The beauty of indirect discrimination is that it has nothing to do with intention. All it requires is to show who is the policy affecting the most. If the group being disproportionately hurt by this policy is a protected group, then that is indirect discrimination irrespective of intentions.

At last, Khaitan comes to the crux of the matter. Hijabi girls aren't a protected group. They could become so but that requires a change in the Law.  

Thus, indirect distribution is an easier case to make because it is very clear, whatever your intentions might have been, that the group that has been hurt here is hijabi Muslim women.

But gathering statistical evidence and analyzing it properly is difficult. 

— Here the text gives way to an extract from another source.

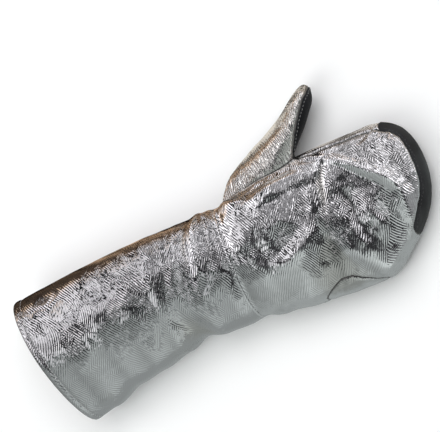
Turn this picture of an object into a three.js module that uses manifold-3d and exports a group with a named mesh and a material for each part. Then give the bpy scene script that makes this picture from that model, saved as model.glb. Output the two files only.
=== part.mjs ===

And because religion is a ground for non-discrimination, they are a protected group.

No. Muslims are a protected group. Muslims wearing hijab at all times are not. Why? It is not an essential practice of the religion.  

Which claim do you think was the most likely to stand in court? Should the petitioners have relied on other claims than primarily relying on the essential religious practices?
I think the indirect discrimination claim should be the most likely to succeed because it is so blatantly obvious about what is going on, who has been affected.

It was only obvious to the cretin Khaitan. It wasn't obvious to the female Muslim judge deciding the case. She knows more about her religion than Khaitan does.  

But I think under current Indian jurisprudence claims under Articles 14 [equality], 15 [prohibition of discrimination], 19 [freedom of speech] and 21 [life and liberty] were all likely claims to stand in court because the proportionality analysis will fail in each of those cases.

The proportionality test cuts both ways. The hijabi girls must sacrifice a whimsical, not a religious, scruple in order to rise up educationally.  

The Indian constitution recognizes the need for Society to amend laws so as to permit the bondage of superstition and irrationality to be removed from people disadvantaged by reason of youth, gender, stupidity, religion, caste etc. It is clear that people who don't wear hijab are accepted as Muslim even if they are High Court Judges, Ambassadors, Governors, etc. It is also clear that the vast majority of women wearing hijab are not doing well economically and educationally. Only a cretin like Khaitan could claim that 'proportionality' requires Article 14 to keep such girls in bondage to a medieval custom. 

But the religious freedom (Article 25) claim, under the current jurisprudence, could go either way.

No. Either Justice Khazi is a bad Muslim because she is not wearing hijab or, in India, wearing hijab is not an essential part of Islam for a woman.  

That is because the current jurisprudence is faulty and the court should revisit the essential practices test and adopt a more subjective approach.

Khaitan's brain is faulty. But he is safe in Oxford. What does he care what happens to Muslims in Karnataka? So long as he gets to virtue-signal, he is a happy camper.